A greenhouse large enough to keep U.S. eastern seaboard in tomatoes
Canadians among firms using Dutch technology
Proximity to big markets is crucial for the fresh produce business.
So when AppHarvest, a twoyear-old startup, was looking for a site for a greenhouse, it picked a 366-acre field in Rowan County, just outside this university town in eastern Kentucky.
The greenhouse, the largest in the United States, is just a day’s drive from almost 70 per cent of American consumers, including those who love fresh tomatoes. When AppHarvest begins production at its $97-million (U.S.) building next summer, 285 employees will start shipping 45 million pounds of fresh produce annually, primarily tomatoes, to grocery stores from Atlanta to New York and as far west as Chicago and St. Louis.
For the greenhouse to be costeffective, size was as important as location. The 60-acre, 2.76million-square-foot building will be big enough to lower costs on materials, production and distribution.

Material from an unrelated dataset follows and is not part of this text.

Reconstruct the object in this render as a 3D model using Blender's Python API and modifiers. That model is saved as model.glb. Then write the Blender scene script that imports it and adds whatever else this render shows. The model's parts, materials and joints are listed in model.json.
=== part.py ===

“I asked the engineers, ‘How big can we possibly be to operate efficiently and effectively?’ ” said Jonathan Webb, AppHarvest’s 34-year-old founder and chief executive. “We have to compete with produce coming from 2,000 miles away.”
The mammoth project will use Dutch greenhouse technology, which focuses on sustainable crop production, to meet the rising demand for American-grown tomatoes. The greenhouse uses digital monitoring, sun and LED lighting, recycled rainwater and nonchemical growing practices. It also responds to a host of cultural concerns about food safety, freshness, environmental quality and energy consumption.
Other food growers have the same idea. AppHarvest is part of a wave of new greenhouse construction changing vegetable production in the eastern United States.
Kentucky Fresh Harvest is building a 30-acre, $13.5-million greenhouse near Stanford, Ky., 160 kilometres southeast of Morehead, to grow cherry tomatoes. Mucci Farms, a Canadian company, just opened the first of three large greenhouses for tomato production on a 75acre farm in Huron, Ohio. Mastronardi Produce, another Canadian grower, last year finished a 20-acre greenhouse for vegetables in Wapakoneta, Ohio. The company owns six others in the United States.
AppHarvest is intent on meeting the rising demand for fresh tomatoes in a market increasingly supplied by imports from Mexico and Canada. The two countries account for more than half of the $3-billion (U.S.) fresh tomato market.
But production in the United States is declining, according to the Department of Agriculture. Land devoted to fresh tomato production in Florida, a major producer, has fallen to around 30,000 acres from 39,400 acres at the start of the century, according to the agency. Similar reductions have occurred in California, North Carolina and other states.
Webb, the son of a Kentucky machinery dealer who was raised in nearby Lexington, said he always planned to build something big in Kentucky. Years of research and the state’s abundance of land and water drew him to agriculture.
This colossal plot in Morehead is only the first step in Webb’s ambitious plan. The next is to be so successful that other greenhouse growers follow AppHarvest to the state.
His hope, he said, is to rejuvenate the state’s economy, devastated by the collapse of the coal industry, with a “sustainable produce hub” that would turn Kentucky into “the agtech capital” of the United States. Webb also plans to build huge AppHarvest greenhouses in other eastern Kentucky communities.
That goal is achievable. Greenhouses provide a controlled environment that allows vegetables to be grown year-round.
Tomatoes grown in greenhouses accounted for 32 per cent of the domestic supply in 2017, the latest year for accurate figures, according to a report published in March by the Agriculture Department. The same year, Kentucky farmers grew tomatoes in 1.1 million square feet of greenhouses on more than 300 farms.